Communion, the Eucharist, the Holy Supper which we are about to receive, is something that has been, for centuries, incredibly difficult to explain and express. Of course, I could go on and on articulating the specific understanding of communion in the Reformed tradition and how it is juxtaposed from other understandings, Catholic or Lutheran, for example.
But that is both boring and, to a certain extent, dismissive of the inherent mystery found in this meal. Will Willimon writes that “Faith means encounter with a person, one who is ‘the way, and the truth, and the life.’ The one who speaks to us in this peculiarly metaphorical way is the one who desires not only that we think about him but that we feed on him, ingest him, implying that we could starve to death without him. The truth being communicated here is so peculiar that mere surface comprehension, mere intellectual assent, is inadequate to the truth under consideration.”

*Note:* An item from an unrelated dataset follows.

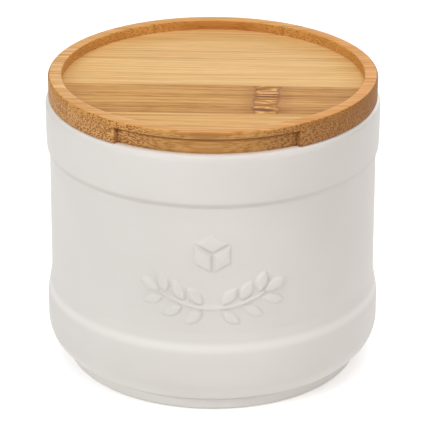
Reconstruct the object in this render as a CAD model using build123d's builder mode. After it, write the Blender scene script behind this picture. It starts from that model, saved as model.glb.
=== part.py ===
from build123d import *
from math import asin, atan, cos, degrees, radians, sin
import os

# Round ceramic salt box with a bamboo lid that lifts off.
# Millimetres. Origin: centre of the base. +Z is up and the front faces -Y.

# Jar: radius at the waist, and how far the other bands stand off it
waist_radius = 54.0
swell_step = 1.7
band_step = 1.0

# Jar: height of each band, from the foot up
foot_height = 4.2
corner_height = 12.6
swell_height = 4.5
swell_blend_height = 11.0
waist_height = 41.3
band_blend_height = 3.2
band_height = 14.7

# Jar: lower corner, a standing ellipse whose lowest part the foot hides
corner_reach = 8.3
corner_hidden = 0.6

# Jar: roundings
foot_round = 1.2
shoulder_round = 2.2
mouth_round = 0.6
floor_round = 8.0
base_recess_round = 1.0

# Jar: wall, floor and base
wall_thickness = 3.8
floor_thickness = 5.0
foot_ring_width = 5.0
base_recess_depth = 2.5

# Raised ornament on the front: a leafy sprig under a salt crystal
ornament_above_swell = 19.2
relief = 0.7
relief_root = 1.5
sprig_radius = 30.0
sprig_drop = 12.0
stem_half_run = 17.0
stem_width = 1.3
leaf_length = 6.8
leaf_width = 3.4
leaf_gap = 1.8
leaf_pairs = 3
leaf_first = 2.0
leaf_pitch = 6.3
leaf_tilt = 45.0
tip_leaf_setback = 1.0
crystal_edge = 7.0
crystal_rise = 6.8
crystal_groove = 1.1
crystal_tilt = 30.0

# Lid: upper ply, turned a little against the jar's front
lid_inset = 1.0
lid_thickness = 7.8
lid_turn = -2.3
lid_rim_width = 4.45
recess_depth = 3.3
lid_top_chamfer = 0.5
lid_bottom_chamfer = 0.2
recess_chamfer = 0.2
lid_strips = 5
lid_back_strip_width = 9.6

# Lid: finger notch under the front edge
notch_half_angle = 32.5
notch_depth = 1.3
notch_height = 5.3

# Lid: lower ply, the plug that centres the lid in the mouth
plug_side_gap = 2.2
plug_thickness = 6.0
plug_strips = 4
plug_chamfer = 0.5

# Play between the foot and the recess of the lid it stands in when boxes are stacked
stacking_gap = 0.55

# Seal: silicone ring with two lips, in a groove round the plug
groove_depth = 1.6
groove_height = 3.2
groove_below_rim = 1.4
seal_play = 0.05
seal_mouth_gap = 0.3
lip_root = 0.9
lip_tip = 0.4

os.makedirs("parts", exist_ok=True)

# Radii that follow from the waist
swell_radius = waist_radius + swell_step
band_radius = waist_radius + band_step
mouth_radius = waist_radius - wall_thickness
lid_radius = band_radius - lid_inset
recess_radius = lid_radius - lid_rim_width
foot_radius = recess_radius - stacking_gap
plug_radius = mouth_radius - plug_side_gap

# Heights above the base
floor_top = base_recess_depth + floor_thickness
corner_top = foot_height + corner_height
swell_start = corner_top + swell_height
swell_end = swell_start + swell_blend_height
band_start = swell_end + waist_height
band_full = band_start + band_blend_height
jar_height = band_full + band_height
lid_top = jar_height + lid_thickness
recess_floor = lid_top - recess_depth
plug_bottom = jar_height - plug_thickness
groove_bottom = jar_height - groove_below_rim - groove_height


def save(piece, name):
    """Labels a finished piece and writes it to its own file."""
    piece.label = name
    export_step(piece, f"parts/{name}.step")


def blend_up(start, radius, height):
    """Carries an upright wall from start to another radius by two tangent arcs."""
    step = radius - start[0]
    rise = height - start[1]
    turn = 2 * atan(step / rise)
    bend = rise / sin(abs(turn)) / 2
    first = JernArc(start, (0, 1), bend, -degrees(turn))
    JernArc(first @ 1, first % 1, bend, degrees(turn))


def on_sprig(run, tilt=0):
    """Place on the sprig's stem, that far along it from its lowest point, tilted off it."""
    angle = run / sprig_radius
    x = sprig_radius * sin(angle)
    y = sprig_radius * (1 - cos(angle)) - sprig_drop
    return Location((x, y), degrees(angle) + tilt)


# Stem of the sprig, an arc that hangs below the crystal
with BuildSketch() as stem:
    with BuildLine():
        stem_centre = (0, sprig_radius - sprig_drop)
        half_turn = degrees(stem_half_run / sprig_radius)
        CenterArc(stem_centre, sprig_radius, -90 - half_turn, 2 * half_turn)
    trace(line_width=stem_width)

# One leaf of the sprig, pointing along +X and standing free of the stem
with BuildSketch() as leaf:
    with BuildLine():
        base = (leaf_gap, 0)
        tip = (leaf_gap + leaf_length, 0)
        ThreePointArc(base, (leaf_gap + leaf_length / 2, leaf_width / 2), tip)
        ThreePointArc(tip, (leaf_gap + leaf_length / 2, -leaf_width / 2), base)
    make_face()

# All the leaves: pairs along each half of the stem, and one past each end
with BuildSketch() as leaves:
    add(leaf.sketch.moved(on_sprig(stem_half_run - tip_leaf_setback)))
    for pair in range(leaf_pairs):
        run = leaf_first + pair * leaf_pitch
        for tilt in (leaf_tilt, -leaf_tilt):
            add(leaf.sketch.moved(on_sprig(run, tilt)))
    mirror(about=Plane.YZ)

# One face of the crystal, a cube seen corner on
with BuildSketch() as crystal_face:
    with BuildLine():
        across = crystal_edge * cos(radians(crystal_tilt))
        up = crystal_edge * sin(radians(crystal_tilt))
        Polyline((0, 0), (across, up), (0, crystal_edge), (-across, up), close=True)
    make_face()
    offset(amount=-crystal_groove / 2, kind=Kind.INTERSECTION)

# Ornament, raised from the waist's own round surface and rooted in the wall
with BuildPart() as ornament:
    ornament_height = swell_end + ornament_above_swell
    front = Plane((0, 0, ornament_height), x_dir=(1, 0, 0), z_dir=(0, -1, 0))
    with BuildSketch(front):
        add(stem.sketch)
        add(leaves.sketch)
        for turn in (0, 120, 240):
            add(crystal_face.sketch.moved(Location((0, crystal_rise), turn)))
    extrude(amount=waist_radius + relief)
    Cylinder(waist_radius + relief, 2 * lid_top, mode=Mode.INTERSECT)
    Cylinder(waist_radius - relief_root, 2 * lid_top, mode=Mode.SUBTRACT)

# Jar: turned body, hollow, base recess and ornament in one casting
with BuildPart() as jar:
    with BuildSketch(Plane.XZ):
        with BuildLine():
            corner_centre = (swell_radius - corner_reach, corner_top)
            corner_rise = corner_height + corner_hidden
            corner_angle = degrees(asin(corner_height / corner_rise))
            corner = EllipticalCenterArc(
                corner_centre,
                corner_reach,
                corner_rise,
                start_angle=-corner_angle,
                arc_size=corner_angle,
            )
            Polyline((0, 0), (foot_radius, 0), (foot_radius, foot_height), corner @ 0)
            Line(corner @ 1, (swell_radius, swell_start))
            blend_up((swell_radius, swell_start), waist_radius, swell_end)
            Line((waist_radius, swell_end), (waist_radius, band_start))
            blend_up((waist_radius, band_start), band_radius, band_full)
            Polyline(
                (band_radius, band_full),
                (band_radius, jar_height),
                (0, jar_height),
                (0, 0),
            )
        make_face()
    revolve(axis=Axis.Z)
    fillet(jar.edges().group_by(Axis.Z)[-1], shoulder_round)
    fillet(jar.edges().group_by(Axis.Z)[0], foot_round)

    with BuildSketch(Plane.XY.offset(floor_top)):
        Circle(mouth_radius)
    extrude(amount=jar_height - floor_top, mode=Mode.SUBTRACT)
    fillet(jar.edges(Select.LAST).group_by(Axis.Z)[0], floor_round)
    fillet(jar.edges().group_by(Axis.Z)[-1].sort_by(SortBy.RADIUS)[0], mouth_round)

    with BuildSketch():
        Circle(foot_radius - foot_round - foot_ring_width)
    extrude(amount=base_recess_depth, mode=Mode.SUBTRACT)
    fillet(jar.edges(Select.LAST).group_by(Axis.Z)[-1], base_recess_round)
    add(ornament.part)
save(jar.part, "jar")

# Lid: upper ply as one turned board, with its stacking recess and finger notch
lid_plane = Plane.XY.rotated((0, 0, lid_turn))
with BuildPart() as lid_board:
    with BuildSketch(lid_plane.offset(jar_height)):
        Circle(lid_radius)
    extrude(amount=lid_thickness)
    with BuildSketch(lid_plane.offset(recess_floor)):
        Circle(recess_radius)
    extrude(amount=recess_depth, mode=Mode.SUBTRACT)
    recess_edge, outer_edge = (
        lid_board.edges().group_by(Axis.Z)[-1].sort_by(SortBy.RADIUS)
    )
    chamfer(recess_edge, recess_chamfer)
    chamfer(outer_edge, lid_top_chamfer)
    chamfer(lid_board.edges().group_by(Axis.Z)[0], lid_bottom_chamfer)

    with BuildSketch(lid_plane.offset(jar_height)):
        Circle(lid_radius + notch_depth)
        Circle(lid_radius - notch_depth, mode=Mode.SUBTRACT)
        with BuildLine():
            reach = 2 * lid_radius
            side = reach * sin(radians(notch_half_angle))
            ahead = -reach * cos(radians(notch_half_angle))
            Polyline((0, 0), (-side, ahead), (side, ahead), close=True)
        make_face(mode=Mode.INTERSECT)
    extrude(amount=notch_height, mode=Mode.SUBTRACT)

# Lid: lower ply as one turned plug, with the groove that holds the seal
with BuildPart() as plug:
    with BuildSketch(lid_plane.offset(plug_bottom)):
        Circle(plug_radius)
    extrude(amount=plug_thickness)
    chamfer(plug.edges().group_by(Axis.Z)[0], plug_chamfer)
    with BuildSketch(lid_plane.offset(groove_bottom)):
        Circle(plug_radius)
        Circle(plug_radius - groove_depth, mode=Mode.SUBTRACT)
    extrude(amount=groove_height, mode=Mode.SUBTRACT)


def saw_strips(board, plane, radius, height, strips, width, name):
    """Saws a round board into strips along the plane's X, each of one width but the last."""
    for index in range(strips):
        low = -radius + index * width
        high = min(low + width, radius)
        with BuildPart() as strip:
            add(board)
            with BuildSketch(plane):
                with Locations((0, (low + high) / 2)):
                    Rectangle(2 * radius, high - low)
            extrude(amount=height, mode=Mode.INTERSECT)
        save(strip.part, f"{name}_{index + 1}")


# Upper ply: strips across the view, numbered from the front
saw_strips(
    lid_board.part,
    lid_plane.offset(jar_height),
    lid_radius,
    lid_thickness,
    lid_strips,
    (2 * lid_radius - lid_back_strip_width) / (lid_strips - 1),
    "lid_strip",
)

# Lower ply: strips from front to back, numbered from the left
saw_strips(
    plug.part,
    lid_plane.rotated((0, 0, -90)).offset(plug_bottom),
    plug_radius,
    plug_thickness,
    plug_strips,
    2 * plug_radius / plug_strips,
    "plug_strip",
)

# Seal: a flat band in the groove, with an upper and a lower lip towards the mouth
with BuildPart() as seal_ring:
    seal_bottom = groove_bottom + seal_play
    seal_height = groove_height - 2 * seal_play
    seal_inner = plug_radius - groove_depth + seal_play
    lip_radius = mouth_radius - seal_mouth_gap
    lip_inset = (lip_root - lip_tip) / 2
    with BuildSketch(Plane.XZ):
        with Locations((seal_inner, seal_bottom)):
            Rectangle(
                plug_radius - seal_inner, seal_height, align=(Align.MIN, Align.MIN)
            )
        for lip_bottom in (seal_bottom, seal_bottom + seal_height - lip_root):
            with BuildLine():
                Polyline(
                    (plug_radius, lip_bottom),
                    (lip_radius, lip_bottom + lip_inset),
                    (lip_radius, lip_bottom + lip_inset + lip_tip),
                    (plug_radius, lip_bottom + lip_root),
                    close=True,
                )
            make_face()
    revolve(axis=Axis.Z)
save(seal_ring.part, "seal_ring")
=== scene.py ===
from math import atan2, cos, hypot, pi, radians, sin

import bpy
from mathutils import Matrix, Vector


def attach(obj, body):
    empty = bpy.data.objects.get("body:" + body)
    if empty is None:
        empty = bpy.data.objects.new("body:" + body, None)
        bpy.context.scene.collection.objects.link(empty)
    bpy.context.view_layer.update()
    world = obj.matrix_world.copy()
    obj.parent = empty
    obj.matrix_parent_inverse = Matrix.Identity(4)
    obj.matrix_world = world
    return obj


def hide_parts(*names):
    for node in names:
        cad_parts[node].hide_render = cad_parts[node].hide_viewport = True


# Round salt box: a glazed ceramic jar with a bamboo lid that lifts off.
# Sizes here are in millimetres and are turned to metres where a mesh is made. The camera, lamps
# and floor are in metres.
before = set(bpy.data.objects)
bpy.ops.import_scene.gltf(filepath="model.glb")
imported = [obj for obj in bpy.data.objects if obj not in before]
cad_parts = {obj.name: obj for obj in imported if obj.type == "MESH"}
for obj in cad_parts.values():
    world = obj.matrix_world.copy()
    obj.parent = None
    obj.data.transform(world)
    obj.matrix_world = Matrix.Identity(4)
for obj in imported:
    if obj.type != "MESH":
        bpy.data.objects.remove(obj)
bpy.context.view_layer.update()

MM = 0.001

# Jar, from the foot up. A loop is a ring of points that divides a flat face or a side, and the
# ease and the slope are steps outwards and upwards.
foot_radius = 49.0
foot_height = 4.2
foot_round = 1.2
foot_inner_round = 0.6
foot_crease_round = 0.3
foot_ring_inside = 42.8
base_recess = 2.5
base_recess_round = 1.0
base_loop = 20.0
corner_centre = (45.7, 13.9)
corner_reach = 10.0
corner_rise = 10.5
corner_start = -67.49
swell_radius = 55.7
swell_top = 20.3
waist_bottom = 30.56
waist_low_radius = 54.22
waist_high_radius = 53.95
waist_ease = (0.04, -0.56)
band_bottom = 73.4
band_slope = (0.53, 0.85)
band_radius = 55.0
shoulder_round = 2.2
jar_height = 91.5
mouth_radius = 50.2
mouth_round = 0.6
wall_middle = mouth_radius + 2
floor_round = 8.0
floor_top = 7.5
jar_facets = 192

# Arcs that lean the jar's wall: their reach, their lean at the start and end in degrees, steps
swell_leans = ((20.5, 0, 10.4, 8), (84.0, 10.4, 12.0, 3), (7.3, 12.0, 8.0, 3))
waist_lean = (4.0, 8.0, 0.0, 4)
crease_lean = (0.8, 0, -32, 5)
band_leans = ((1.5, -32, -5, 5), (44.0, -5, 0, 6))

# Raised ornament: a sprig of leaves that hangs under a salt crystal
ornament_height = 51.5
relief = 0.95
relief_edge = 0.9
relief_crown = 0.15
crown_reach = 1.7
patch_bottom = 32.6
patch_top = 66.9
patch_rows = 20
patch_half_angle = 26.0
patch_cuts = 6
sprig_radius = 30.0
sprig_drop = 12.0
stem_half_run = 17.0
stem_taper_from = 9.0
stem_taper = 0.5
stem_width = 1.3
leaf_length = 6.8
leaf_width = 3.4
leaf_gap = 1.8
leaf_runs = (2.0, 8.3, 14.6)
leaf_tilt = 45.0
tip_leaf_run = 16.0
crystal_edge = 7.0
crystal_rise = 6.8
crystal_groove = 1.1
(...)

Willimon remarks that “When John Calvin was asked to explain the Eucharist, he said that he would ‘rather experience it than to understand it.’ Actually, to feed upon the truth who is Jesus Christ, to find primary sustenance in him, is better even than to understand him.”
As we eat this bread and drink this cup, take Christ into you, let him fill you, not only that you will not be hungry or thirsty again, but that you might find the truth of what it means to faith into the one who gives us bread from heaven; faith into the one who was sent. Amen.
Petty, John. “John 6: 24-35.” Progressive Involvement. N.p., 30 July 2012. Web. 30 Sept. 2016.
Skinner, Matt. “Commentary on 2 Timothy 1:1-14.” Working Preacher. Luther Seminary, 6 Oct. 2013. Web. 30 Sept. 2016.